I'm trying to understand why constant medication is a Good Thing, or at least Not As Bad As Other Things. A lot of factors are tied into the general weakness of the American racehorse and that includes training regimen, medication, breeding for sales, and the emphasis on two year old/three year old racing. I personally would've made the focus of this article the shift in the way trainers now train their horses instead of the usage and effect of Lasix/Salix but using medication is still a big deal. It's a big deal for us humans so why can't it be a big deal for horses, too?

11 Oct 2012 3:18 PM

In light of the recent revelation that Lance Armstrong did indeed cheat, how naive are we to think the hop trainers in racing aren't running amock with yet-untestable substances, and lasix use helps mask other substances.

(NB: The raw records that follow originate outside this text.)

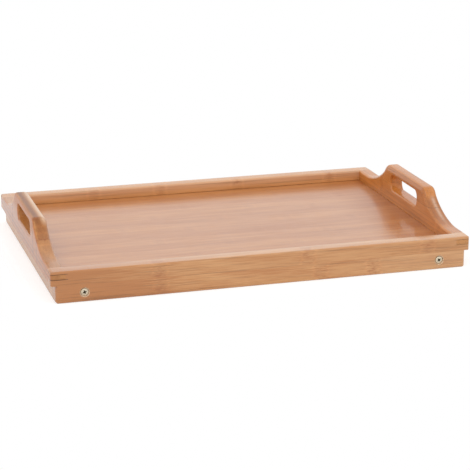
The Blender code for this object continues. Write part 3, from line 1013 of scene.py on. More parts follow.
@dataclass(frozen=True)
class FibreFinish(Finish):
    """Dark pressed fibre, matt and slightly mottled."""

    colour: Colour = (0.030, 0.028, 0.026)
    worn: float = 2.6

    dust_scale, dust_tone, mottle_noise, mottle_step = 6.0, 0.5, (1400.0, 3.0, 0.6), (0.35, 0.75, 0.0, 0.5)
    mottle_rough, roughness, relief = 0.2, 0.55, (0.3, 0.00005)

    def surface(self, make: NodeMaker, groups: Groups) -> dict[str, object]:
        """A mottle of the colour and a paler one, rougher where it is paler, with pale dust.

        Args:
            make: The maker for the material's nodes.
            groups: The shared node groups by name.

        Returns:
            Sockets and values for the shader's inputs.
        """
        speck = make.group(groups["handling_wear"], {"Scale": self.dust_scale})["Speck"]
        mottle = make.noise(make.place(), *self.mottle_noise)
        worn = tuple(self.worn * channel for channel in self.colour)
        share = make.sum(speck, self.dust_tone, make.ramp(mottle, *self.mottle_step))
        return {
            "Base Color": make.mix(share, self.colour, worn),
            "Roughness": make.sum(mottle, self.mottle_rough, self.roughness),
            "Normal": make.bump(mottle, *self.relief),
        }


@dataclass
class UpperRail:
    """A side of the upper frame, its section carried along X and its ends slotted for the boards' fingers."""

    sizes: TraySizes
    steps: int = 8
    middle_stations: int = 9

    def top_height(self, x: Array, y: Array) -> Array:
        """Height of the rail's top over its plan.

        It is the frame's top less the greater of two roundings: the outer one by the distance in from the
        frame's outline, the inner one by the lesser of the distances from the inner faces of rail and board.

        Args:
            x: Distance from the middle along X, one or more.
            y: Distance from the middle along Y, one or more.

        Returns:
            The height.
        """
        s = self.sizes
        at_board = round_over(x - s.board_inner, s.inner_radius)
        at_board = np.where(x > s.board_inner, at_board, s.inner_radius)
        inner_loss = np.minimum(round_over(y - s.rail_inner, s.inner_radius), at_board)
        inside = inside_corner(s.half_length - x, s.half_depth - y, s.corner_radius)
        return s.frame_top - np.maximum(inner_loss, round_over(inside, s.outer_radius))

    def section(self, x: Array, notched: Array) -> tuple[Array, Array]:
        """The two parts of the section over stations x.

        Args:
            x: Distances from the middle, one for each station.
            notched: Whether each station has the recess for the panel.

        Returns:
            Rows of (y, z) points: the outline up to the slot's lower face, and the rest.
        """
        s = self.sizes
        outer = s.half_depth - round_over(s.half_length - x, s.corner_radius)
        outside = s.half_depth - edge_stations(s.outer_radius, self.steps)[::-1]
        inside = s.rail_inner + edge_stations(s.inner_radius, self.steps)
        y_top = np.minimum(np.concatenate([outside, inside])[None, :], outer[:, None])
        top = np.stack([y_top, self.top_height(x[:, None], y_top)], axis=-1)
        let_in = s.rail_inner + s.panel_let_in
        notch = (np.where(notched, let_in, s.rail_inner), np.where(notched, s.recess_top, s.upper_foot))
        low = (
            (s.rail_inner, s.finger_bottom),
            (s.rail_inner, s.recess_top),
            notch,
            (let_in, s.upper_foot),
            (outer, s.upper_foot),
            (outer, s.finger_bottom),
        )
        start = at_stations(x, [(outer, s.finger_top)])
        finish = at_stations(x, [(s.rail_inner, s.finger_top)])
        return at_stations(x, low), np.concatenate([start, top, finish], axis=1)

    def mesh(self, side: int) -> Mesh:
        """The rail: its middle in one, and at each end a prong below and one above the slot.

        Args:
            side: 1 for the rear rail, -1 for the front one.

        Returns:
            The finished mesh.
        """
        s = self.sizes
        surface = Surface()
        middle = np.linspace(-s.board_inner, s.board_inner, self.middle_stations)
        body = np.concatenate(self.section(np.abs(middle), np.full(len(middle), True)), axis=1)
        surface.grid(along_x(middle, body, side))
        mitre = s.board_inner + edge_stations(s.inner_radius, self.steps)
        corner = s.half_length - edge_stations(s.corner_radius, self.steps)
        recess_end = s.board_inner + s.panel_let_in
        x = np.sort(np.concatenate([mitre, corner, [recess_end, recess_end]]))
        notched = x < recess_end
        notched[np.searchsorted(x, recess_end)] = True
        prongs = self.section(x, notched)
        for end in (-1, 1):
            for prong in prongs:
                surface.cap(surface.grid(along_x(end * x, prong, side))[-1])
            wall = [
                [(end * s.board_inner, side * y, z) for y in (s.rail_inner, s.half_depth)]
                for z in (s.finger_bottom, s.finger_top)
            ]
            surface.grid(np.array(wall), closed=False)
        return surface.mesh()


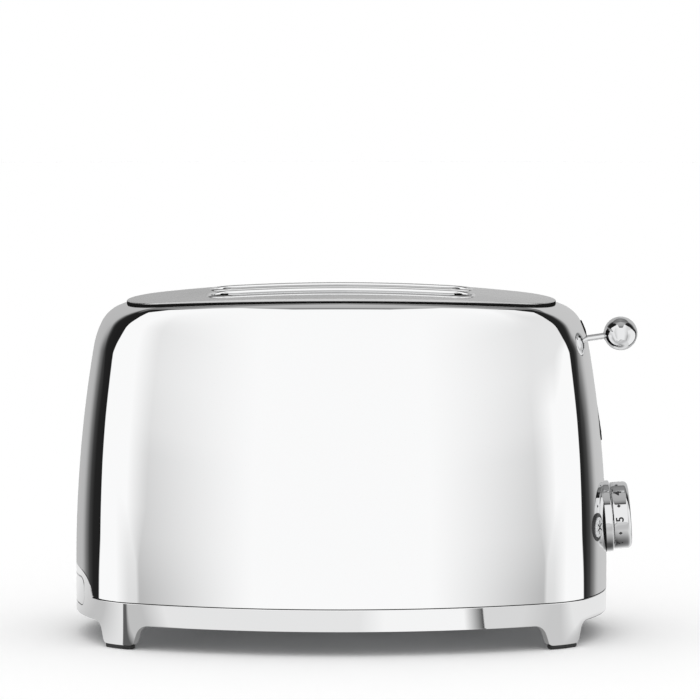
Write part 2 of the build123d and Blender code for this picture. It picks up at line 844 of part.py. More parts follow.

My God, you can't train/race/breed without the crutches of lasix/race-day bute? Get this sport clean or read its obit in about 20-30 years!

11 Oct 2012 4:52 PM

Mmmm,  and exactly what was your record when you entered the trsining pool a few years back?

11 Oct 2012 8:42 PM


Started racing in 1974 at age 3

Last race was August 15, 1980

Career stats: 114 total starts with 20 wins, 18 seconds, 12 thirds, and total earnings of $85,592

16 Oct 2012 9:31 AM
Mike Relva


No I don't train, nor pretend to.

16 Oct 2012 7:09 PM
Mike Relva


Stand by what I stated, it's as simple as that. If you wanna give your pal carte blanche, be my guest.

16 Oct 2012 7:12 PM

"There are none so blind as those who will not see."  If it walks like a duck, talks like a duck, hey, it's a duck!  One does not have to be a vet, a trainer or even associated in any way with the sport of horseracing to understand what Mr. Ola has stated here. The statistics at the Jockey Club don't lie:  the decline in number of starts (annual and lifetime) exactly track with the rise in Lasix use.  For every so-called expert who says Lasix does no harm, there are others who strongly disagree, with both medical and non-medical backgrounds. The momentum is away from raceday meds -- the leaders at the top of the sport, including the Jockey Club, the RCI, the Breeders Cup, and the world-wide racing community all concur. So, it doesn't much matter that the naysayers continue to harp with their pitiful justifications to continue a practice that has so clearly had a deleterious effect on our beautiful equestrian athletes.  Those in authority and at the top of the American sport -- along with the fans and general public -- want these drugs gone....and, this time, they will be successful.  The process isn't pretty, and those on the wrong side of this issue will not go quietly into the good night.  So be it.